Wednesday, January 1, 2014
An Outlaw Communion Token for the New Year
Sometimes old tokens get a new lease on life. And since the band is warming up for a New Year Celebration (plus a big parade), this turns out to be a good thing!
Yes, we all know how CTs got their start.
They were revered and considered sacred by their association with the communion service. With the crush of life wearing us down, it was nice to know that the promise of salvation was at the other end. The tokens we collect are part of this history of human longing.

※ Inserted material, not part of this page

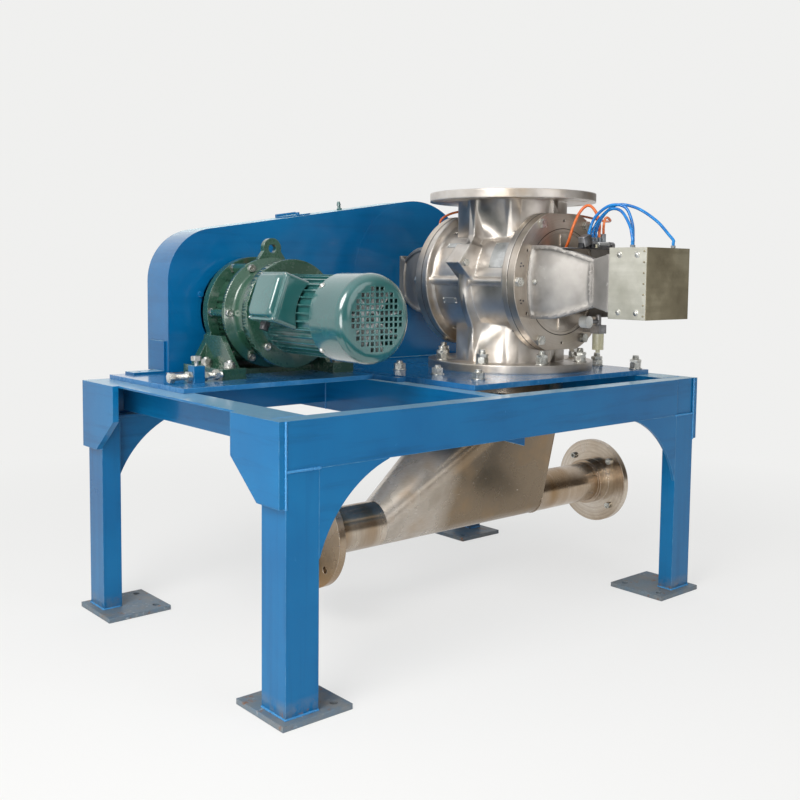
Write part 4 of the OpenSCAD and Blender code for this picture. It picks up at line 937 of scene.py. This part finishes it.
def frameWelds(f):
    lines = []
    end, low, on = f["end"], f["endPlate"], f["foot"]
    for right in (False, True):
        for back in (False, True):
            deep = f["post"] if back else f["flange"] * (1 if right else 2)
            across = end + (f["flange"] if back else f["post"])
            # round the leg on its foot, then the end plate against beam and leg
            for line in ([(end, 0, on), (across, 0, on), (across, deep, on), (end, deep, on), (end, 0, on)],
                         [(end, 0, f["top"] - f["under"]), (end, 0, low)],
                         [(end, 0, low), (end, f["post"], low)]):
                lines.append([(f["length"] - x if right else x, f["width"] - y if back else y, z)
                              for x, y, z in line])
    for y in (0, f["width"]):  # beam on leg
        lines.append([(f["legReach"], y, f["legTop"]), (end, y, f["legTop"])])
        lines.append([(f["length"] - end, y, f["legTop"]), (f["length"] - f["legReach"], y, f["legTop"])])
    return lines


weldPiece("frameWelds", frameWelds(frameSizes), frameSizes["lump"], "weldPaint")

railWelds = {"lump": 3.0, "lines": [
    [(16, 48.5, 606), (96, 48.5, 606)], [(1320, 48.5, 606), (1400, 48.5, 606)],
    [(618, 48.5, 606), (666, 48.5, 606)], [(96, 8.5, 505), (96, 8.5, 330)],
    [(1320, 8.5, 505), (1320, 8.5, 330)], [(618, 687, 606), (618, 687, 510)],
    [(96, 868, 606), (96, 868, 530)]]}
weldPiece("railWelds", railWelds["lines"], railWelds["lump"], "weldPaint", seed=9)
print("stage: welds")

# weld rings round the pipe, each at its place along X and with its radius
pipeWelds = {"lump": 2.2, "steps": 48, "rings": ((402.5, 60.6), (1198.0, 60.4), (1466.0, 61.0))}
weldPiece("pipeWelds", [[around((x, pipe["y"], pipe["z"]), radius, 360.0 * i / pipeWelds["steps"], "x")
                         for i in range(pipeWelds["steps"] + 1)] for x, radius in pipeWelds["rings"]],
          pipeWelds["lump"], "pipeSteel", "stainless", seed=5)

# the same forms as the solids, their curved faces shaded smooth
softSkins = {"shoe": (24, "shoeSteel", "stainless"), "bearing_yokes": (30, "yokeSteel", "stainless"),
             "valve_body": (24, "castSteel", "stainless"), "fan_cowl": (30, "motorPaint", "motor_paint"),
             "reducer_case": (30, "reducerPaint", "reducer_paint"),
             "guard_shell": (24, "casingPaint", "frame_paint")}


def softSkin(node, angle, finish, slotName):
    work = bmesh.new()
    work.from_mesh(cad[node].data)
    bmesh.ops.remove_doubles(work, verts=work.verts, dist=1e-6)
    mesh = bpy.data.meshes.new(node + "Skin")
    work.to_mesh(mesh)
    work.free()
    mesh.materials.clear()
    mesh.materials.append(finishes[finish])
    mesh.shade_smooth()
    mesh.set_sharp_from_angle(angle=math.radians(angle))
    obj = linkObject(node + "Soft", mesh)
    even = obj.modifiers.new("even", "WEIGHTED_NORMAL")
    even.keep_sharp = True
    even.mode = "FACE_AREA_WITH_ANGLE"
    bpy.context.view_layer.update()
    calm = bpy.data.meshes.new_from_object(obj.evaluated_get(bpy.context.evaluated_depsgraph_get()))
    calm.name = node + "Skin"
    bpy.data.objects.remove(obj)
    dress(linkObject(node + "Skin", calm), slotName, node)


for node, (angle, finish, slotName) in softSkins.items():
    softSkin(node, angle, finish, slotName)

for part in (studBig, studTall, boltHead, capHead, screwHead, rivet, collet):
    bpy.data.objects.remove(part)

# studio
studio = {"floor": (0.86, 0.86, 0.855), "backdrop": (0.87, 0.87, 0.86), "sky": 0.62,
          "dim": (0.62, 0.62, 0.66), "warm": (0.10, 0.085, 0.07), "bright": (-0.35, 0.60, 0.72),
          "half": 14.0, "under": -0.0006, "key": 90.0, "fill": 20.0, "low": 20.0}


def makeWorld(s):
    world = bpy.data.worlds.new("studio")
    bpy.context.scene.world = world
    world.use_nodes = True
    tree = world.node_tree
    tree.nodes.clear()
    way = addNode(tree, "ShaderNodeTexCoord").outputs["Generated"]
    lift = spread(tree, vectorMaths(tree, "DOT_PRODUCT", way, s["bright"]), -0.35, 0.55)
    white = (1.0, 1.0, 1.0, 1.0)
    shown = mixColor(tree, lift, (*s["warm"], 1.0), white)
    skyTone = mixColor(tree, lift, (*s["dim"], 1.0), white)
    sky = addNode(tree, "ShaderNodeBackground", {"Color": skyTone, "Strength": s["sky"]})
    seen = addNode(tree, "ShaderNodeBackground", {"Color": (*s["backdrop"], 1.0), "Strength": 1.0})
    mirrored = addNode(tree, "ShaderNodeBackground", {"Color": shown, "Strength": 1.0})
    path = addNode(tree, "ShaderNodeLightPath")
    gloss = maths(tree, "MAXIMUM", path.outputs["Is Glossy Ray"], path.outputs["Is Transmission Ray"])
    first = addNode(tree, "ShaderNodeMixShader", {0: gloss, 1: sky.outputs[0], 2: mirrored.outputs[0]})
    second = addNode(tree, "ShaderNodeMixShader", {0: path.outputs["Is Camera Ray"], 1: first.outputs[0],
                                                   2: seen.outputs[0]})
    addNode(tree, "ShaderNodeOutputWorld", {0: second.outputs[0]})


def makeFloor(s):
    mesh = bpy.data.meshes.new("floor")
    sheet = [(x * s["half"], y * s["half"], s["under"]) for x, y in ((-1, -1), (1, -1), (1, 1), (-1, 1))]
    mesh.from_pydata(sheet, [], [(0, 1, 2, 3)])
    obj = linkObject("floor", mesh)
    mat, tree, shader = startMaterial("floorWhite")
    setInputs(tree, shader, {"Base Color": (*s["floor"], 1.0), "Roughness": 0.9})
    glow = addNode(tree, "ShaderNodeEmission", {"Color": (*s["backdrop"], 1.0), "Strength": 1.0})
    path = addNode(tree, "ShaderNodeLightPath")
    seen = maths(tree, "MAXIMUM", path.outputs["Is Camera Ray"],
                 maths(tree, "MAXIMUM", path.outputs["Is Glossy Ray"], path.outputs["Is Transmission Ray"]))
    glowShare = spread(tree, vectorMaths(tree, "LENGTH", objectSpace(tree)), 0.9, 2.6, 0.72, 1.0)
    mix = addNode(tree, "ShaderNodeMixShader", {0: maths(tree, "MULTIPLY", seen, glowShare),
                                                1: shader.outputs[0], 2: glow.outputs[0]})
    end = [n for n in tree.nodes if n.type == "OUTPUT_MATERIAL"][0]
    tree.links.new(mix.outputs[0], end.inputs[0])
    mesh.materials.append(mat)


def softLight(name, place, aim, size, power, tone=(1, 1, 1)):
    data = bpy.data.lights.new(name, "AREA")
    data.shape = "DISK"
    data.size = size
    data.energy = power
    data.color = tone
    obj = linkObject(name, data)
    way = Vector(aim) - Vector(place)
    obj.matrix_world = Matrix.Translation(place) @ way.to_track_quat("-Z", "Y").to_matrix().to_4x4()


bpy.context.scene.view_settings.view_transform = "Standard"
makeWorld(studio)
makeFloor(studio)
softLight("keyLight", (-2.6, -0.9, 2.6), (0, 0, 0.6), 1.8, studio["key"], (1.0, 0.985, 0.96))
softLight("lowLight", (-2.4, -1.5, 0.55), (0.1, 0, 0.3), 1.2, studio["low"], (1.0, 0.99, 0.97))
softLight("fillLight", (0.4, -3.0, 1.9), (0.2, 0, 0.6), 2.4, studio["fill"])
print("stage: studio")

So what do we make of the one shown here? It is an oval, dated 1849, from the parish of Abdie in Fife. Is it a profaned piece? An outlaw? No, of course not. Why? Because it is no longer a communion token. Once stamped, it becomes something else.

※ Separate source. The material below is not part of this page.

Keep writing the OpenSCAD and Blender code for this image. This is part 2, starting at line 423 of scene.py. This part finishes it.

So let us rejoice -- especially in this season of earthly reverie -- it is "good for one drink" in some unknown saloon. But where?
The token was found in a junk box of numismatic miscellany at a coin show in Winchester, Virginia, by a close friend of mine. A few other "good for" impressions were stamped on those mass-marketed angel pocket pieces you see advertised on ebay by the lot.
So how did a CT get mixed up with all these barroom pieces? Your guess is as good as mine.
In the meantime, let's have a cold one (soft or otherwise) and celebrate 2014!
Now, If only I could find that saloon.